Norwich and Sunderland were both playing in the First Division and both entered the competition at the second round stage, under the tournament format in place at the time which saw First Division teams enter in this round. Norwich had reached the Football League Cup final on three occasions, winning one of them. Sunderland had never reached a final – the closest they came was the 1962–63 edition where they were semi-finalists. Norwich faced Preston North End in their second round tie, and played out a 3–3 stalemate in the first leg. In the second leg they defeated Preston 6–1, a 9–4 victory on aggregate. Having drawn the third-round game against Aldershot 0–0, Norwich beat Aldershot in the replay 4–0 to progress to the next round. A tie against Second Division side Notts County awaited Norwich in the fourth round, which they won 3–0. They dispatched Grimsby Town 1–0 in the fifth round to set up an all East Anglian semi-final with Ipswich Town. Ipswich had beaten Norwich 1–0 in the first leg, but Norwich prevailed by winning 2–0 in the second leg, and 2–1 on aggregate.

North East Sunderland began the tournament against Crystal Palace, winning it 2–1 on aggregate, which was the same score as the first leg.
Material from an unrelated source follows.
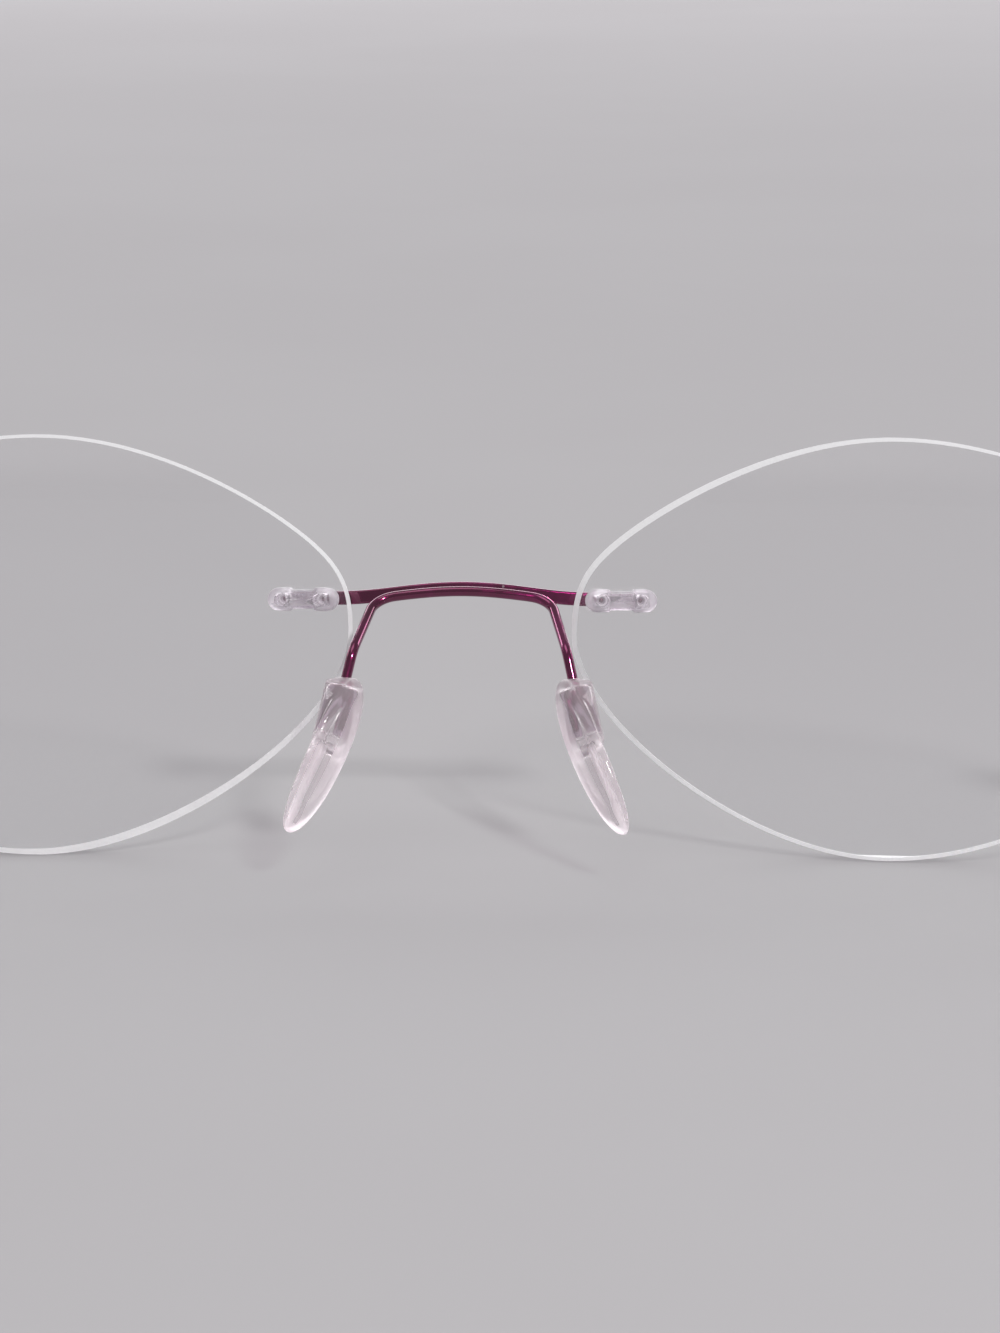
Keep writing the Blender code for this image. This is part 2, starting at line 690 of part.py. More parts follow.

Next Sunderland beat Nottingham Forest 1–0 in the third round replay, having drawn 1–1 in the original match. The fourth round went similarly the third, Sunderland played out a 0–0 draw at Roker Park forcing the game into a replay. Goals from Gordon Chisholm and Clive Walker in the replay ensured that Sunderland would progress in the fifth round. Sunderland beat Watford in the fifth round to seal a tie against Chelsea in the semi-finals. Sunderland beat Chelsea 5–2 on aggregate and secured their first ever League Cup final spot.